YOUR GOAL
Using the data below, tally the lines that include the string "scene". Only the number is wanted.

====

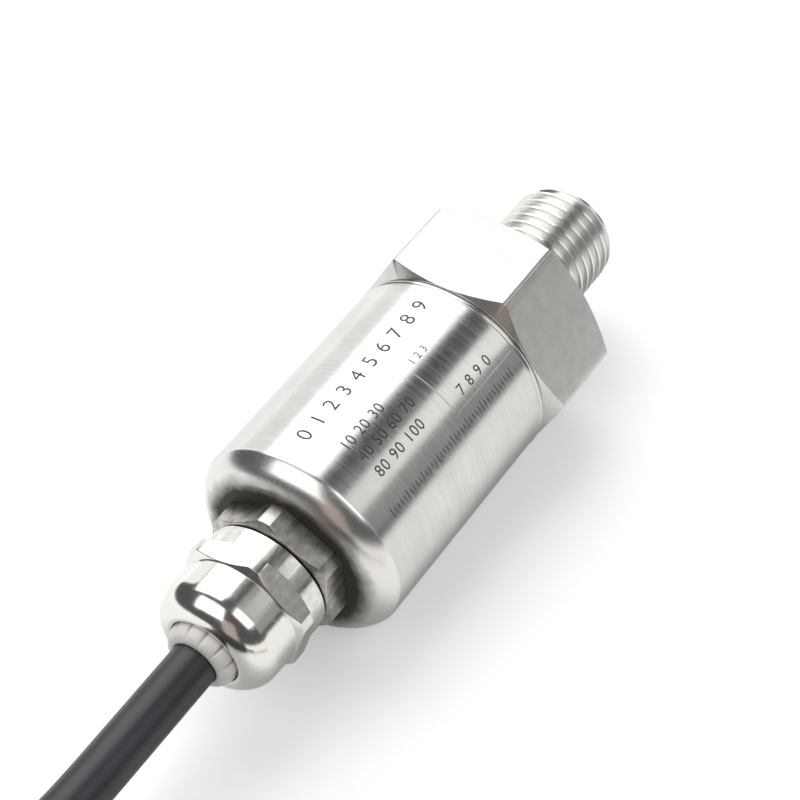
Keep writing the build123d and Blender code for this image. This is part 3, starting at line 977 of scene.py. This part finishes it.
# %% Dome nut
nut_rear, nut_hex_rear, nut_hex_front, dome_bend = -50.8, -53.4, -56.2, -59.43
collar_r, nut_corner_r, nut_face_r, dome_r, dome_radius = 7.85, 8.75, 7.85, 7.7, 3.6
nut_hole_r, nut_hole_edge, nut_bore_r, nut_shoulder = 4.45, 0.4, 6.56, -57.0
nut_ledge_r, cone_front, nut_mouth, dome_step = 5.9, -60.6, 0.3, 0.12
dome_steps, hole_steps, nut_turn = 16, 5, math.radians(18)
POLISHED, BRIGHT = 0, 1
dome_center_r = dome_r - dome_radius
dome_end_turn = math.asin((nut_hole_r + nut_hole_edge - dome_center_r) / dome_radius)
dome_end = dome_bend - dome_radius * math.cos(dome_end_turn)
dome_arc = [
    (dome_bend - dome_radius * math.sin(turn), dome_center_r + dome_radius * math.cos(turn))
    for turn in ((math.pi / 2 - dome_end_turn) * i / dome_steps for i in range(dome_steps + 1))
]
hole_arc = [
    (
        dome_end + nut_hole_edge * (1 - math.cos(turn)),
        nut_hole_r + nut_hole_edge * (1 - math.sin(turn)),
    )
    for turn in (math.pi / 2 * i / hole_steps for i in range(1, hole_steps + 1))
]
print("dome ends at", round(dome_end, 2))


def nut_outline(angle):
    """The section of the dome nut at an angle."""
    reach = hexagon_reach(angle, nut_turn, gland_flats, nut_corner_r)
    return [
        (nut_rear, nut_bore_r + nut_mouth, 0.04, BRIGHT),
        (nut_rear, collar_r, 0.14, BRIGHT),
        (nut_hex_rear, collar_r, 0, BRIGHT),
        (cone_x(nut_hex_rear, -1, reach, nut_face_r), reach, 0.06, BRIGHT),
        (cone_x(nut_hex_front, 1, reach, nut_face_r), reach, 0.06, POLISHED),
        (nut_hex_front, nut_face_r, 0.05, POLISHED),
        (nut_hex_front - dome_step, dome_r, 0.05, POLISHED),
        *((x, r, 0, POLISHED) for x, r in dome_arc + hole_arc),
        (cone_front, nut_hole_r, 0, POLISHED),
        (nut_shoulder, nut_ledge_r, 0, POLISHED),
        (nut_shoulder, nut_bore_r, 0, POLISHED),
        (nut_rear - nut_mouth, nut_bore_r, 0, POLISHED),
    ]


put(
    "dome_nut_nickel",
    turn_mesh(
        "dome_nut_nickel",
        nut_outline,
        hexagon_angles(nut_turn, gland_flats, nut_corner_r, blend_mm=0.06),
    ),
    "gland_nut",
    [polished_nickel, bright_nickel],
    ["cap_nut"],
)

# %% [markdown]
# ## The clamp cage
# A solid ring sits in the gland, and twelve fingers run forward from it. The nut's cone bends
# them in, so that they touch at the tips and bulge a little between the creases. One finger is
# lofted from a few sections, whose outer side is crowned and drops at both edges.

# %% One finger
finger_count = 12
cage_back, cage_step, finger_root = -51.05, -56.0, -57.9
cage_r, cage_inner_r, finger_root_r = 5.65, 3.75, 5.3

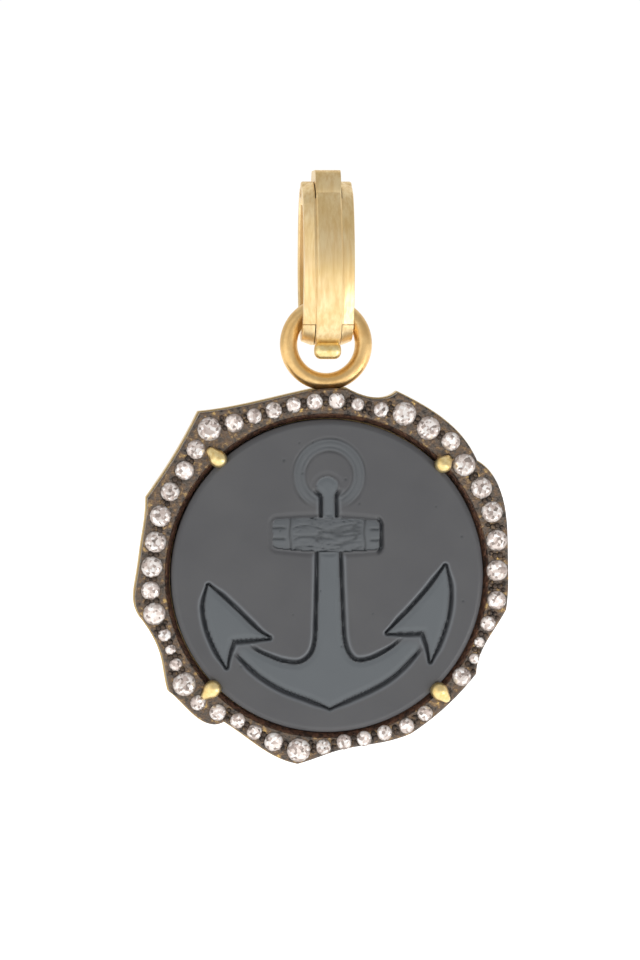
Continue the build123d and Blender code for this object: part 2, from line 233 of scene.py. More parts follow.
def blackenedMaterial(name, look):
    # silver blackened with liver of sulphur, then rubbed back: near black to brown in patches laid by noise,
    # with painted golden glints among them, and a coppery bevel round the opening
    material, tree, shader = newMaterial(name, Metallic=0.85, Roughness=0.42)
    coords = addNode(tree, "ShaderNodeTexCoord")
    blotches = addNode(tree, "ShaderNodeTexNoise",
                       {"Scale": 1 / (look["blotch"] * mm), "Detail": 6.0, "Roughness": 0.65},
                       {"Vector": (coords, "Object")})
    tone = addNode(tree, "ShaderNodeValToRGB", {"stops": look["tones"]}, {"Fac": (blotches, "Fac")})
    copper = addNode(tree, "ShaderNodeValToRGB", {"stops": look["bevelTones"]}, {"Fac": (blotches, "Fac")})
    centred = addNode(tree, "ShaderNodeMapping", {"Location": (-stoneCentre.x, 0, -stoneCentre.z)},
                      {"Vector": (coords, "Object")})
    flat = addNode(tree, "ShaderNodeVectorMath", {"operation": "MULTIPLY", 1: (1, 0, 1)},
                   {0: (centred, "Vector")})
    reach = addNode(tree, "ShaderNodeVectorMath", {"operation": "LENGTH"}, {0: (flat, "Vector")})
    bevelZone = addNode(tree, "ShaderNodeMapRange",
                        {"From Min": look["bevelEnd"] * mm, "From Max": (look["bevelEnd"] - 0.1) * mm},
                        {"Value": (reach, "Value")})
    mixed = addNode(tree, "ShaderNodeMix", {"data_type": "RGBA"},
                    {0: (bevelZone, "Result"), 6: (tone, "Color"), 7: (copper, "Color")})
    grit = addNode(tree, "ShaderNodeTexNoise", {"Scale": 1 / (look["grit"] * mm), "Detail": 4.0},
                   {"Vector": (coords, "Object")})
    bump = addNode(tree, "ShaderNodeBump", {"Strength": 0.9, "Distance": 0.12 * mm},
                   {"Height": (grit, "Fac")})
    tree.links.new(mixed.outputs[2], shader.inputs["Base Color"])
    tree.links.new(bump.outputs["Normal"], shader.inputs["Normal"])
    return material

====

TASK RESPONSE
2